Asiri Group of Hospitals, trusted for high standards in patient-centered care has signed a landmark agreement with the National Insurance Trust Fund (NITF), to provide comprehensive concessions to all government employees through the Agrahara Medical Insurance scheme.

The Memorandum of Understanding (MoU) was signed by Dr. Manjula Karunaratne, Director/Group CEO of Asiri Hospitals, and Gamani N. Liyanarachchi, CEO of NITF, during a ceremony held recently.

The event was attended by several distinguished participants from both organizations.
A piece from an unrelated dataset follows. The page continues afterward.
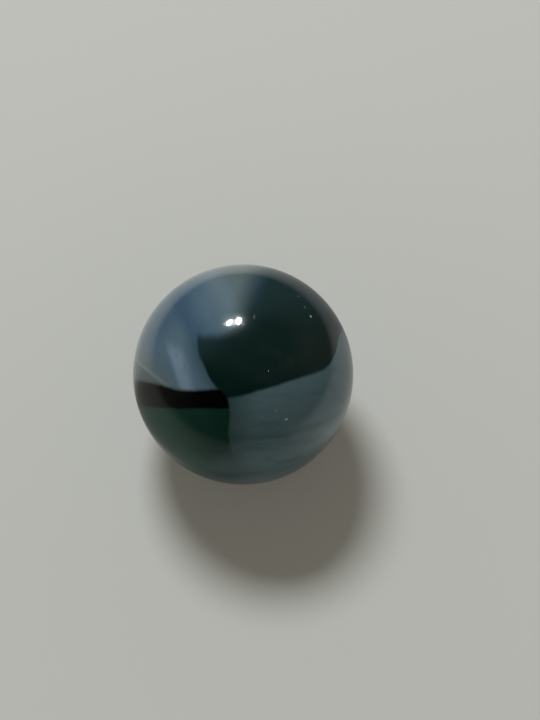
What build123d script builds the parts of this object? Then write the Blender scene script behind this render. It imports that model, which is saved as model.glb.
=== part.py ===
from build123d import *
import os

# Glass playing marble: one solid ball of glass, with no hole, flat, seam or coating.
#
# A ribbon of opal blue-grey glass and a darker bottle-green glass are folded together
# while soft and rolled into a ball. They fuse, so the two colours divide no solid and
# the ball comes out as one piece.
#
# Frame, in millimetres: the origin is the centre of the ball and +Z is up. The ball
# looks the same from every side, so X and Y only fix the turn of its colours: +X is
# to the right and +Y is away when the crossing of the ribbons faces the viewer.

# Driving dimension
BALL_DIAMETER = 16.0  # a standard player, 5/8 inch; shooters run to 25 and peewees to 12

PARTS_FOLDER = "parts"


def make_marble():
    """The whole ball, centred on the origin."""
    return Sphere(radius=BALL_DIAMETER / 2)


def write_part(name, shape):
    """Writes one sub-part as a STEP file that bears the node's name."""
    export_step(shape, os.path.join(PARTS_FOLDER, f"{name}.step"))


os.makedirs(PARTS_FOLDER, exist_ok=True)
write_part("marble", make_marble())
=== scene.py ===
import math

import bmesh
import bpy
from mathutils import Matrix, Quaternion, Vector


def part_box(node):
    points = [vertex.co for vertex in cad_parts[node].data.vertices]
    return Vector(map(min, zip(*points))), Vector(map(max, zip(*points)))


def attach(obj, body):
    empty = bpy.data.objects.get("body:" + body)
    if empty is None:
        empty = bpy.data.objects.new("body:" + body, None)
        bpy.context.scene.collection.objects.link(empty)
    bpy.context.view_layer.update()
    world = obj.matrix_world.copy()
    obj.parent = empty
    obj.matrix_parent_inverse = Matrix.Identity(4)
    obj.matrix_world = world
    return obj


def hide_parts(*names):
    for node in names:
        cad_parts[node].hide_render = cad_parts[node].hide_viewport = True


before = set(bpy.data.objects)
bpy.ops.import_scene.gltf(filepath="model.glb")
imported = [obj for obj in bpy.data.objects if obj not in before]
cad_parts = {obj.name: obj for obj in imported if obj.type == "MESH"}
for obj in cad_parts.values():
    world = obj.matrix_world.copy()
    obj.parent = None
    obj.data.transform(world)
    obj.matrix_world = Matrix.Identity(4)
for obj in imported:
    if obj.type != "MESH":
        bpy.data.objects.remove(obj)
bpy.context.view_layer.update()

bl_info = {
    "name": "Swirled glass marble",
    "version": (1, 0, 0),
    "blender": (4, 5, 0),
    "location": "3D View > Sidebar > Marble",
    "description": "Gives the packed glass ball its fused swirl and pits, and sets it on a plain floor",
    "category": "Object",
}

MILLIMETRE = 0.001
BALL_LOW, BALL_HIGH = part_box("marble")
BALL_RADIUS = (BALL_HIGH.z - BALL_LOW.z) / 2

# The crossing of the ribbons faces this far above the horizon, on the -Y side. Places on
# the ball are given in its radii, right and up of that crossing, and out towards it.
FACING_ELEVATION = math.radians(63.5)
FACING_TURN = FACING_ELEVATION - math.radians(90)
FROM_FACING = Matrix.Rotation(-FACING_TURN, 3, "X")
RIGHT = (1, 0, 0)
LEFT = (-1, 0, 0)
UP = (0, 1, 0)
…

Representing NITF were Sagala Abhayawickrama, Chairperson, Samil Thushara, AGM Operations, Nimali Pathirana, AGM Insurance, Prathibha Welikanna, Asst. Manager Legal, Nuwan Dissanayake, Asst. Manager Marketing, Dammika Weerakoon, Acting AGM Finance.
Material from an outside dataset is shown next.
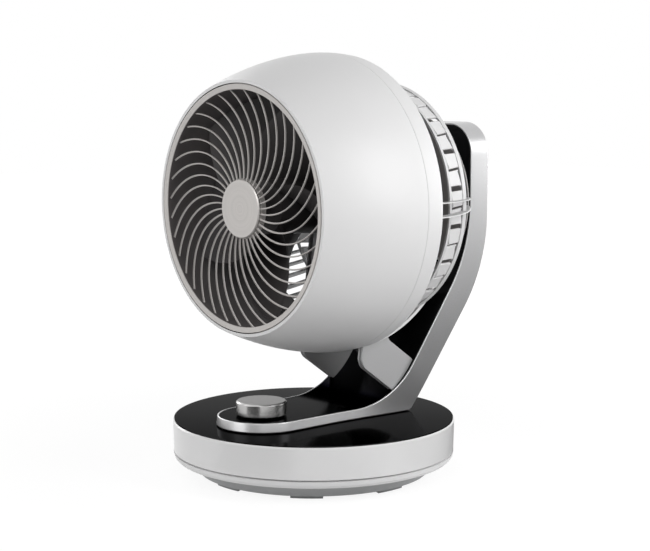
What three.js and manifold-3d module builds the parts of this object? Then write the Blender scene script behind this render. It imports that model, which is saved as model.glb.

Asiri Hospitals was represented by Nihal Ratnayake, Director Operations Asiri Central Hospital, Indresh Fernando, Chief Process Officer, Bhathiya Jayasinghe, Group Head, Business Development, Dhananjaya Bandara Dela, Head of Business Development, Government Sector.

The enduring partnership aims to offer tangible healthcare benefits and the renowned comprehensive healthcare services offered by Asiri Hospitals to all NITF Agrahara members. It marks a major milestone in Asiri Hospitals’ commitment to build long-term collaborations that benefits the community. It also reaffirms Asiri Hospitals’ position as a trusted healthcare provider ensuring healthcare is more accessible, affordable, while uplifting the living standards of the public service.

Importantly, Agrahara members are eligible to seek treatment from any hospital in the Asiri group or its laboratories. The agreement also introduces a cashless admission scheme for NITF members, simplifying the process and enabling seamless access to Asiri Hospitals’ services without the need for upfront payments. Members can benefit from waived admission fees, reducing the financial burden for those seeking medical care. Room rates are also heavily discounted.